Margaret Preston says
Why subject kids to people who have no education and no experience teaching just to prove that these people will fail? Another experiment on poorer families?
Nancy Bailey says
Hi Margaret,
I received a few messages and comments about this. I wrote this post without believing any CEO or policymaker would really do it. Although if they did, they would need PLENTY of help! And you are right that it should not be another experiment on the poor.
But isn’t it strange that while many don’t want their children taught by non-educators, those same individuals have been the driving force to tell us how teachers should teach and be evaluated?
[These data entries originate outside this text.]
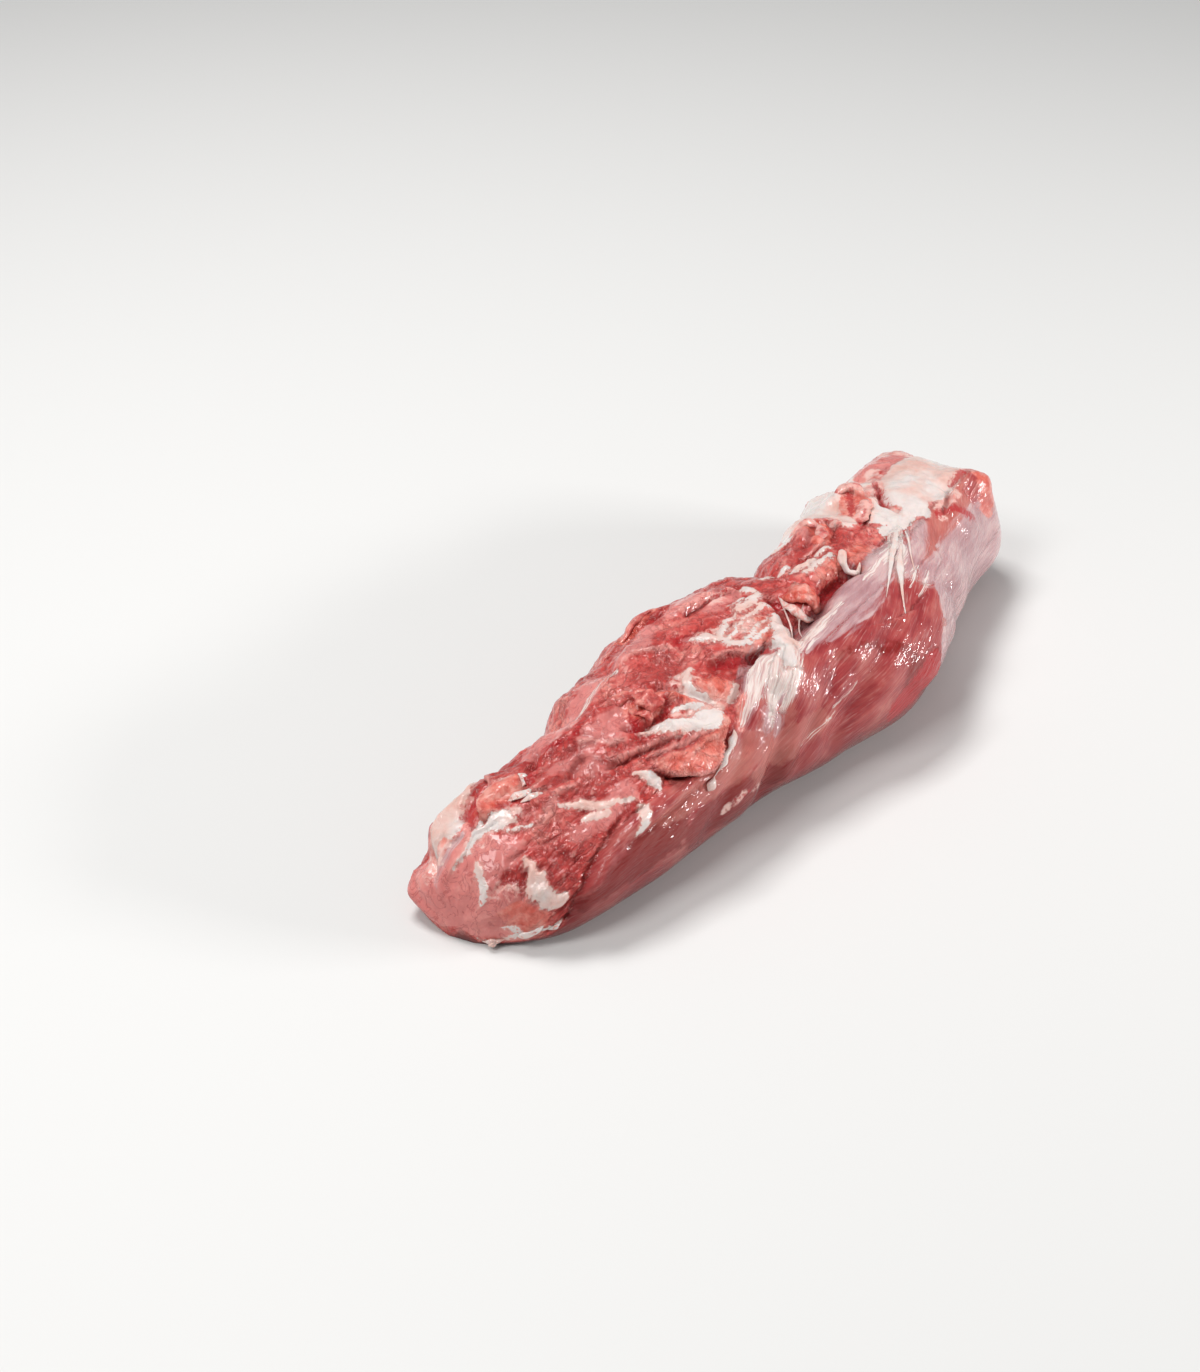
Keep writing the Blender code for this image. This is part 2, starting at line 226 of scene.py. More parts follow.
# A ledge is a torn layer that ends in a step: (rise, reach, overhang, path), with the layer on the left of
# the path, thinning out over its reach and hanging over the step.
LEDGES = (
    (3.6, 16.0, 2.6, ((84, 30), (80, 41), (75, 48), (72, 54), (69, 58), (65, 55), (61, 50), (58, 44),
     (56, 38), (54, 30))),
    (0.6, 7.0, 0.6, ((80, 41), (73, 44), (68, 44), (62, 38), (57, 32))),
    (0.5, 7.0, 0.5, ((78, 41), (68, 38), (62, 32), (56, 26))),
    (1.8, 11.0, 0.8, ((84, 42), (92, 36), (97, 30), (105, 25), (112, 22), (118, 17))),
    (2.6, 26.0, 0.0, ((172, 32), (178, 46), (172, 62), (166, 76), (163, 90), (161, 104))),
    (1.6, 8.0, 0.8, ((30, -2), (32, -14), (37, -26))),
    (1.6, 9.0, 0.8, ((23, -11), (18, -18), (22, -27), (28, -33), (34, -52))),
    (0.7, 8.0, 0.4, ((22, -6), (14, -15), (9, -12), (7, -17), (4, -22))),
    (1.8, 14.0, 0.5, ((215, 34), (226, 30), (236, 26))),
    (1.5, 8.0, 1.2, ((77, 6), (72, -6), (68, -8), (62, -15))),
    (0.6, 8.0, 0.3, ((84, 30), (81, 14), (76, 2))),
    (1.0, 7.0, 0.7, ((69, 33), (58, 21), (47, 11))),
    (1.0, 9.0, 0.4, ((28, 49), (38, 47), (50, 46))),
    (0.6, 6.0, 0.4, ((57, 14), (53, 4), (51, -4), (48, -8))),
    (1.6, 8.0, 1.2, ((131, -16), (124, -23), (115, -21), (108, -20))),
    (1.2, 6.0, 0.8, ((112, 24), (106, 19), (101, 14), (95, 12))),
    (1.3, 6.0, 0.9, ((166, 2), (160, 1), (153, 1), (146, 2))),
    (1.0, 5.0, 0.8, ((162, -8), (154, -8), (147, -9), (141, -10))),
    (1.0, 5.0, 0.8, ((172, -12), (166, -14), (158, -15))),
    (1.4, 7.0, 1.0, ((184, -10), (179, -16), (179, -26), (182, -34))),
    (1.2, 5.0, 0.8, ((216, -4), (208, -9), (204, -12), (205, -22))),
    (0.9, 6.0, 0.6, ((96, -2), (92, -10), (88, -18), (80, -22))),
    (0.8, 5.0, 0.5, ((40, 8), (34, 6), (28, 8), (22, 12))),
)
LEDGE_EDGE = 1.1
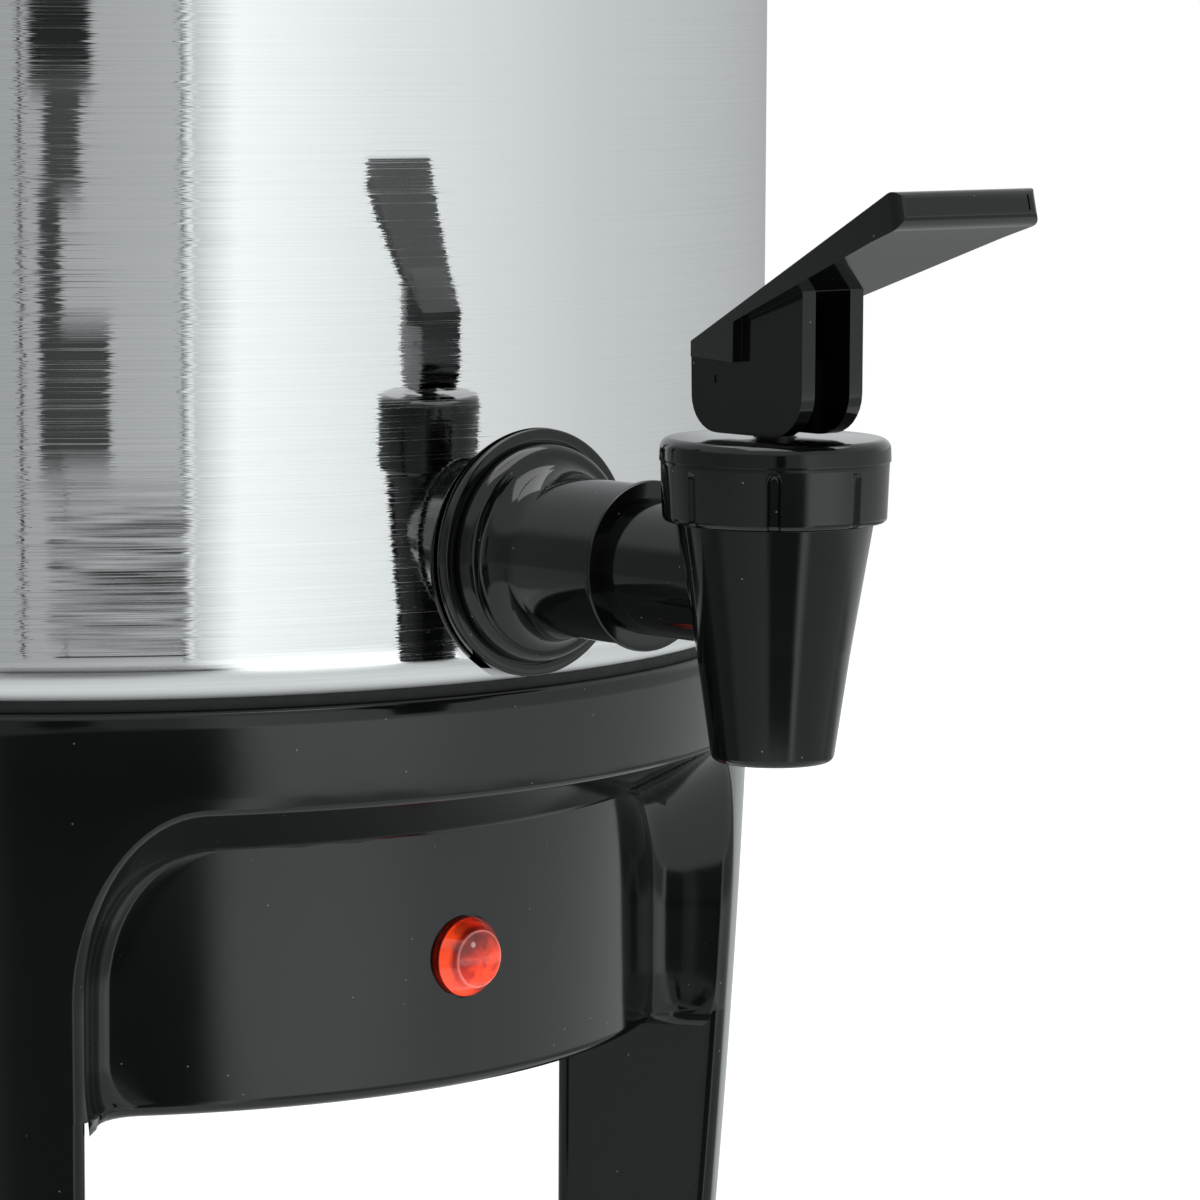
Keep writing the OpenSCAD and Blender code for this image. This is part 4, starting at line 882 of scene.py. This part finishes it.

My point is that educators who learn about education should be driving the conversation about schools. Outsiders should have input certainly, but they do not understand how children learn and what works for them. They are not the experts.
Thanks for giving me the chance to rant. Best.
Frank Leyder says
Before I became a teacher, I was in my country’s Air Force. Once a year, all the generals and colonels in charge of everything had to pilot a plane. I believe anybody making decisions in the field of education should not only have some experience teaching, but that experience should be recent. Administrators should keep teaching a class or two, or substitute for sick teachers from time to time. People at the DOE should do the same.
Oh, Bill & Melinda, maybe you should do that as well, and not at Lakeside, your children’s posh private school. Public school kids don’t have access to hydrotherapy spas on campus.